# LotR - Third Age



## Lament Du Lamia (Dec 8, 2004)

Is anybody else playing this game? I was surprised at how different it was from the Return of the King, and the other ones as a matter of fact,  but i do like it. Though, it took me forever to complete that one mission in the mines of moria, right after the balrog destroys the bridge,  where you are surrounded. -_-,        - i got so aggrivated.


----------



## McMurphy (Dec 12, 2004)

I haven't had the chance to play any of the LOTR games to be honest. Because Third Age is different, would you say it is better or worse than the film adaption video games?

Speaking of the film adaption games, I have been wondering how fun they are, actually. Don't games where you already know all the plot points suffer a little in regards to their fun factor and replayability?


----------



## Lament Du Lamia (Dec 14, 2004)

i think id have to say, as far as the storyline goes, its better, its an rpg, like final fantasy or lost kingdoms. while it can sometimes be frustrating, just sitting there while your opponent takes their turn, it is also very exciting when you get new moves or beat a particular part of the game that you had to repeatedly play. Though the film adaptation video games, especially rotk, have their own charm, theres much more 'action'. you decide when you want to kill something, the game isnt so much controlled by the plotline, if what im trying to say makes sense at all. With the movie adaptation games you get to physically fight, and theres some really cool moves you can aquire as you get level ups. I guess its all a matter of the kind of games you prefer. My brother hates rpg's and refuses to play it, but will play the movie adaptation games. i myself love them both. 

as for the plotline and replayability suffering, i guess thats also just a matter of personal preference. Knowing the plotline doesnt bother me at all, and im always starting new games, just for the sake of enjoying it again.


----------



## Michael (Dec 15, 2004)

I liked everything about The Third Age--except that it seemed awfully short.  I had over 150 hours of game play on Final Fantasy X-2 and only about 33 hours on The Third Age.  Otherwise, I thought the story was fair, since it basically paralleled the movies except with different characters, the graphics were awesome, and the combat was interesting.  The character abilities were also very cool.


----------



## Lament Du Lamia (Dec 15, 2004)

id have to agree about the shortness of it. we got through the first disk on, if i remember, 10 something hours of playtime. i thought it would be much longer. Though, this was just last weekend when i was home from school. so i havent beat the game yet.
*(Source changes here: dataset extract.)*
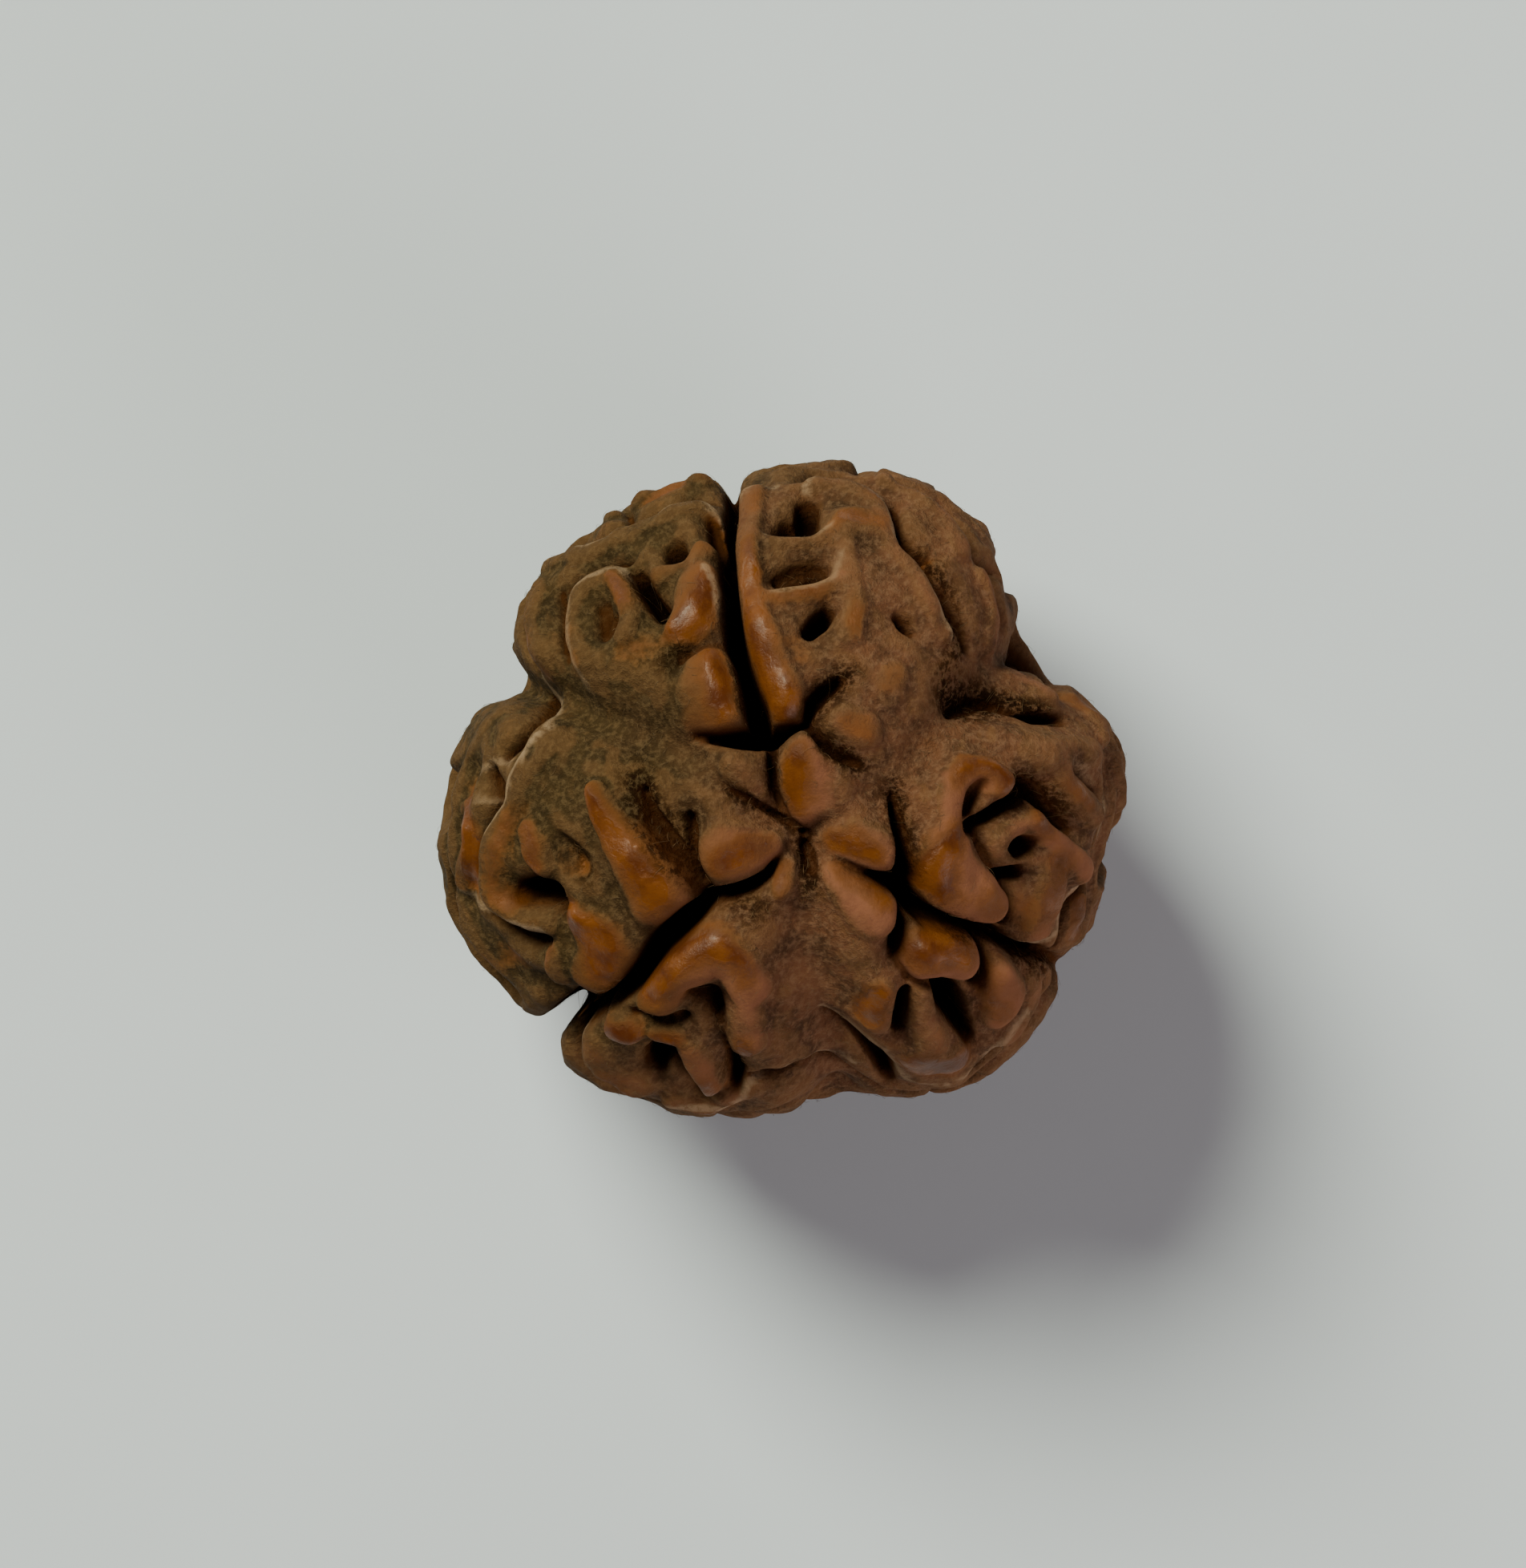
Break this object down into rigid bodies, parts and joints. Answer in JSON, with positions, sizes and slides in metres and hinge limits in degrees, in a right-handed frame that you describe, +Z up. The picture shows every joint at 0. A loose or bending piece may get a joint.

After friday i have a whole month to do some butt kicking

oh, also, have you played it in evil mode?


----------



## Michael (Dec 15, 2004)

Oops, forgot about evil mode. That was interesting too. There's one for each chapter. You fight as Sauron's minions in several consecutive battles (if you're on the last battle and you lose you have to start over), and when you're done you've unlocked new equipment.


----------



## Lament Du Lamia (Dec 15, 2004)

ive only played it for a few minutes. i couldnt bare killing the 'good guys' until ive beaten the game with them first. for once ill be the one weilding that annoying 'raven death' move, you know the one. its such a pain when your the one being hit by it.


----------



## Michael (Dec 15, 2004)

True, but if you wait until you've won then you miss out on cool weapons and armor that can't get otherwise.

Got to admit, that "Storm" ability, or whatever it's called, really got on my nerves in evil mode.


----------



## Lament Du Lamia (Dec 15, 2004)

Storm ability? mm, like i said, im not home during the week so i hvent been able to finish it yet. 

is it just me, or was beating that Balrog a walk in the park?


----------



## Michael (Dec 16, 2004)

No it's a walk in the park you got it


----------



## Lament Du Lamia (Jan 12, 2005)

Well, i finally got around to finishing this game, and theres a few things that i need to say before my  head explodes. First off, i was very disappointed with the ending. The Nazgul were easier to beat than the balrog was. When we went back and played it for fun we just messed around with weak, but fun moves, without any problems. Sauron was also ridiculously easy. I was very disappointed. One other thing that really got me going was the way they kept on using direct lines from the movies. It was ok in return of the king, i mean.... it was the same story! but with this.. -growl-  At one point i think i remember hadhod saying.... "then it has all been in vain!" . it was so gross. and then, at the end.  Aragorn, speaking to Berethor says "you bow to no one." I guess still overall a decent game. but it all kind of went downhill.


----------